Common Mistakes in House Sale Capital Gains Estimates
- Forgetting to subtract selling costs from proceeds.
- Adding routine repairs as capital improvements.
- Ignoring depreciation recapture from prior rental years.
- Assuming full exclusion without checking the 2-out-of-5-year use rule.
- Using gross household income instead of taxable income for bracket modeling.
- Ignoring NIIT exposure at higher income levels.
- Treating state tax as zero by default.
A serious calculator prevents these errors by forcing each line item into a transparent formula and displaying a full breakdown of what is excluded versus taxable.
How to Use the Calculator for Scenario Planning
Do not run the calculator once and stop. Use it to compare alternatives:
- Timing scenario: Sell now vs. after meeting full occupancy requirements.
- Pricing scenario: Compare likely tax effects at several offer prices.
- Renovation scenario: Add planned capital work and check basis impact.
- Residency scenario: Estimate whether delaying sale increases exclusion eligibility.
- State move scenario: Compare possible state tax outcomes if relocating.
For many households, these scenarios can shift after-tax proceeds by tens of thousands of dollars, which directly affects reinvestment, debt payoff, and retirement planning.
What This Calculator Does Not Replace
This tool does not replace legal or tax advice. Special rules can apply to inherited homes, divorce transfers, military/service exceptions, casualty events, installment sales, and mixed-use properties with nonqualified use periods. If your case includes any of those facts, use this estimate as a starting point and request a tailored tax projection.
Final Takeaway
A high-quality house sale capital gains calculator helps you turn a complex tax problem into a practical decision tool.
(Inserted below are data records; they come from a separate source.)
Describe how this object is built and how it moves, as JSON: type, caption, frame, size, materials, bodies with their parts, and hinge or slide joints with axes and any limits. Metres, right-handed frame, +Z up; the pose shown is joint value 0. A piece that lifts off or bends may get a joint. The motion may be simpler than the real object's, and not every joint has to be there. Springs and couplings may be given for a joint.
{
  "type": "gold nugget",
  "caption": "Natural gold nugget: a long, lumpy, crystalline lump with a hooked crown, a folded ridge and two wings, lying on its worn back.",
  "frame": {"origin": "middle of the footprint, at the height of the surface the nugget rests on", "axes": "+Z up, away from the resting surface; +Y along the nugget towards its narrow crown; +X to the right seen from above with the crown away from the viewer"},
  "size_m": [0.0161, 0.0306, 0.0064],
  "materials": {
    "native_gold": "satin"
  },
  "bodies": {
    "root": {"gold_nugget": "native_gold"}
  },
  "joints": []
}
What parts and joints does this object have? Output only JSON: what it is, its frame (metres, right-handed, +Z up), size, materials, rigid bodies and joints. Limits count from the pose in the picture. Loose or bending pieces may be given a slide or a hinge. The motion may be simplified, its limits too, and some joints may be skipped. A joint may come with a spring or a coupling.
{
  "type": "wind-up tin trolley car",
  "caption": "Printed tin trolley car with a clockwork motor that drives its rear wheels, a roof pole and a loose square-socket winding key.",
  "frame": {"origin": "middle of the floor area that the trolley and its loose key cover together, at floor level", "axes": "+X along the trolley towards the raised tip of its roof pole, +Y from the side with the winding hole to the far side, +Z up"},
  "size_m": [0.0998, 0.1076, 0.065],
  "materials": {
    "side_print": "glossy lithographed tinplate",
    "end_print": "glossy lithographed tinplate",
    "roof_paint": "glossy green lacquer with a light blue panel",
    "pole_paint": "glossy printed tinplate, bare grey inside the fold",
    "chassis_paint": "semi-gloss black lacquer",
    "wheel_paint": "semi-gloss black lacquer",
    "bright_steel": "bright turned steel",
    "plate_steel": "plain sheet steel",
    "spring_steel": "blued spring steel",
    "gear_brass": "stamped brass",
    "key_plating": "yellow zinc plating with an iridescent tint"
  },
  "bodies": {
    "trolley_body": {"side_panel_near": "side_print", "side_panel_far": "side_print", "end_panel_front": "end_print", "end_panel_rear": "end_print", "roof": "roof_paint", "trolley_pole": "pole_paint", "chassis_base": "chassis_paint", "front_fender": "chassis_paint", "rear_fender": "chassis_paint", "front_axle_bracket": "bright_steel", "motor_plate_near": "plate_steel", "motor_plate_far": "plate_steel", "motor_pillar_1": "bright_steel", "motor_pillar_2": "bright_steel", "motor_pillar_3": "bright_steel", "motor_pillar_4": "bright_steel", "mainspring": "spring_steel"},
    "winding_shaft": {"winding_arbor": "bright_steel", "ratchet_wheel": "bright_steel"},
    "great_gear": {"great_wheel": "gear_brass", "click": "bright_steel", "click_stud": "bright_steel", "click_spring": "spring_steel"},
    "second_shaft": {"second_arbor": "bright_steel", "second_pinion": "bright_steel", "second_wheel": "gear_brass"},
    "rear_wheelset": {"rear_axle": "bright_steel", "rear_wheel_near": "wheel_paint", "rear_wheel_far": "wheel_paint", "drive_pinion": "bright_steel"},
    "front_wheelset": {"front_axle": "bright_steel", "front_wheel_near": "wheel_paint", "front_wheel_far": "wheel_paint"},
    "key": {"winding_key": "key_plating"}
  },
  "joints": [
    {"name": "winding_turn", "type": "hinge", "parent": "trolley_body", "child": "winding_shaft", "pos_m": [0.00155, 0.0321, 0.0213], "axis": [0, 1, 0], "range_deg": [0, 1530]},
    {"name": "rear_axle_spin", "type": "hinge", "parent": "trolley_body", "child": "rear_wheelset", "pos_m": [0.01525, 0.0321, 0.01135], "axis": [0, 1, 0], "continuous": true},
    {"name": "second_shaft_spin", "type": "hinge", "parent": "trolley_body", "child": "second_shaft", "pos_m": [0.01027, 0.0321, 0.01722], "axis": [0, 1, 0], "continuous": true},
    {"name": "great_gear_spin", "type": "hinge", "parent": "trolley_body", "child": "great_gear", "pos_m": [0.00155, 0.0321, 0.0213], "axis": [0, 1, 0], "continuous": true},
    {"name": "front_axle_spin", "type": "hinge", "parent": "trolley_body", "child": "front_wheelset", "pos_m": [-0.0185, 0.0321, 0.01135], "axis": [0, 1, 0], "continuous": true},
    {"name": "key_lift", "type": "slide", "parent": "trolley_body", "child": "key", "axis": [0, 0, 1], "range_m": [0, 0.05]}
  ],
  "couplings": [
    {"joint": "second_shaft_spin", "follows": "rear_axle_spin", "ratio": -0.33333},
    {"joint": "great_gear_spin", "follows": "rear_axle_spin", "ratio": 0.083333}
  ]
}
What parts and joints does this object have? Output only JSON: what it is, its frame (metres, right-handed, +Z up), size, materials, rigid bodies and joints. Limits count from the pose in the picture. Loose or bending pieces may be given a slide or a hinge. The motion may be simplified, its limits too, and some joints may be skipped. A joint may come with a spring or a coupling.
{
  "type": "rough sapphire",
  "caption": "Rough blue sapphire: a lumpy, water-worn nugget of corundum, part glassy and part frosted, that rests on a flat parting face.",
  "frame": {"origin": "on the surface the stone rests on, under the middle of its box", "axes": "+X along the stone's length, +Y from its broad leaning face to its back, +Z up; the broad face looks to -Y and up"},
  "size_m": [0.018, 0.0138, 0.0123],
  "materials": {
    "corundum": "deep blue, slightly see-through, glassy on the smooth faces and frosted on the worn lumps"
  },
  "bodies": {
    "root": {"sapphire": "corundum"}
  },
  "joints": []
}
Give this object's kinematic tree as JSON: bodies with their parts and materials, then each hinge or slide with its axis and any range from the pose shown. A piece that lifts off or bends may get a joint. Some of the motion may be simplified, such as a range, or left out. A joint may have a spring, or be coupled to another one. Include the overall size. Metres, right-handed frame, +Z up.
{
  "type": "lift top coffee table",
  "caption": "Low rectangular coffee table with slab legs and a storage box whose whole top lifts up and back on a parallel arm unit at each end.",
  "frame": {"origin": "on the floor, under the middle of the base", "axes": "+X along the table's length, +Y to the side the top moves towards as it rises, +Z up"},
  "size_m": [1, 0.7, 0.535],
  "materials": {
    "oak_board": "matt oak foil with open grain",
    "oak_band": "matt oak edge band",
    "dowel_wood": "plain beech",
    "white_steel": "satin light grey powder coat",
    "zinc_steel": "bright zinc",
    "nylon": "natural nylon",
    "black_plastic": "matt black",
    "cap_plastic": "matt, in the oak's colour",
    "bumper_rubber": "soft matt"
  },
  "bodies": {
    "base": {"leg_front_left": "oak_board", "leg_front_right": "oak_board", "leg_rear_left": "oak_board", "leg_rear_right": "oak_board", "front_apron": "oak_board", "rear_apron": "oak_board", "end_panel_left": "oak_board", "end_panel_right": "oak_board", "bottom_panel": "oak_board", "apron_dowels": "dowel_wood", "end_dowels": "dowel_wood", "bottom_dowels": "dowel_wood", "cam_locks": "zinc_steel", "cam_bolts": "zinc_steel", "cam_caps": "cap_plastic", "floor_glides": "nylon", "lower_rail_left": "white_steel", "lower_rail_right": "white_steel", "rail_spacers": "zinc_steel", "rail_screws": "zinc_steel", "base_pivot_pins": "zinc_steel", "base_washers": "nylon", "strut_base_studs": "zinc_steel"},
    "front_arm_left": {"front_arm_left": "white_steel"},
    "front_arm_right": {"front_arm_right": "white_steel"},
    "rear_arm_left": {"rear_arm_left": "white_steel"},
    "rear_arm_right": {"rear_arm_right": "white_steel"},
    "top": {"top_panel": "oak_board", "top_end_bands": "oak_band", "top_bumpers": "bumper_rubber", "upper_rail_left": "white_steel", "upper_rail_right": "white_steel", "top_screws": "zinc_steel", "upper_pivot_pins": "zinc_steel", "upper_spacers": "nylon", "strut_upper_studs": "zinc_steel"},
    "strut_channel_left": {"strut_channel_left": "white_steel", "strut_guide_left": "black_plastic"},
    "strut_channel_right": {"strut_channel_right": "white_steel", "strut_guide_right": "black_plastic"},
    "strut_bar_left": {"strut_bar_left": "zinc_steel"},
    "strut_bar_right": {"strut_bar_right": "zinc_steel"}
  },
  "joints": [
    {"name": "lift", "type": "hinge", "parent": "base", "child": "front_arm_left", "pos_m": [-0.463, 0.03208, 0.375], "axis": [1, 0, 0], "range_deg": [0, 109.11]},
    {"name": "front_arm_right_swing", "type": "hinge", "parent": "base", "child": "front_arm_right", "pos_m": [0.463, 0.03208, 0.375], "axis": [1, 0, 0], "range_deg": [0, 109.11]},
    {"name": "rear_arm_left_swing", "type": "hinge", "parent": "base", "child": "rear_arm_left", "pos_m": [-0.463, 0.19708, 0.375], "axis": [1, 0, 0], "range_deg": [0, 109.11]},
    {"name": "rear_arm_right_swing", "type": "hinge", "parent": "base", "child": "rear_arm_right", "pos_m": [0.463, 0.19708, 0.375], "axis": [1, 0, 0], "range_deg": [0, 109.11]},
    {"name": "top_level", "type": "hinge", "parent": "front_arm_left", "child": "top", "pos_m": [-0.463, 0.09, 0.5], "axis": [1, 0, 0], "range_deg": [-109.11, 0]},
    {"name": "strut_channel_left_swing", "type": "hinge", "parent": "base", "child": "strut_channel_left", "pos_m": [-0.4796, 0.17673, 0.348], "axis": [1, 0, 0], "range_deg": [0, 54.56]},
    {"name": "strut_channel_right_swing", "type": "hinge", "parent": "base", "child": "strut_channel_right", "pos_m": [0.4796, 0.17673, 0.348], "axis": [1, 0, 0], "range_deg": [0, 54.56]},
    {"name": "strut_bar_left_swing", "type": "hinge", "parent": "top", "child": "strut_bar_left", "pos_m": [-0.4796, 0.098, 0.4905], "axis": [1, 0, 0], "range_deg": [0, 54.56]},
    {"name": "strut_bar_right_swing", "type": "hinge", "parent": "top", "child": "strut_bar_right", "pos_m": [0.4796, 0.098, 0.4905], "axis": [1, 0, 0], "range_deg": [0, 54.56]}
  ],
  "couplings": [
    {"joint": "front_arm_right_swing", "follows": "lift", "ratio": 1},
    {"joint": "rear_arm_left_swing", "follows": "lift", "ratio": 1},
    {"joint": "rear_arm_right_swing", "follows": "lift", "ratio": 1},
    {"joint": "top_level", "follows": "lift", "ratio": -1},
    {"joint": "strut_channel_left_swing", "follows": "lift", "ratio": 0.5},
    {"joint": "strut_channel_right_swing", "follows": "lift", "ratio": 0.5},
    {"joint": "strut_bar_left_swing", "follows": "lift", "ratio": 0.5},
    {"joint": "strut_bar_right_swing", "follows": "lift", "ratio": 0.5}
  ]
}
By entering accurate sale, basis, occupancy, and income data, you can estimate exclusion eligibility, taxable gain, and probable federal plus state tax. That estimate improves pricing decisions, reduces closing surprises, and helps you protect more of your home equity. Use the calculator early, test multiple scenarios, keep records, and confirm final treatment with a licensed tax advisor.